The significant change in this patch is to call scsi_queue_insert()
instead of scsi_requeue_command() if the command which receives a
DID_RESET did not complete any i/o (good_bytes==0). scsi_queue_insert()
does not release the command and regenerate it like scsi_requeue_command()
does, hence jiffies_at_alloc reflects when the command was first issued.
Per Christoph's suggestion, I have broken this into two patches. The
first implements the moving of the scsi_release_buffer() calls so that
it can be more easily reviewed.

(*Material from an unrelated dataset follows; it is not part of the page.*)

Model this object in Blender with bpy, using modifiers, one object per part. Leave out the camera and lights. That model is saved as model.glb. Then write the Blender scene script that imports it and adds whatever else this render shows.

The second patch implements the
lifetime timer for commands receiving DID_RESET.
These patches differ from the first posting in that scsi_queue_insert()
is called directly instead of calling the since removed scsi_retry_command();
comments have been cleaned up; and a comment has been added to indicate
that the code is supposed to fall through to call scsi_end_request()
if the command which received DID_RESET has expired.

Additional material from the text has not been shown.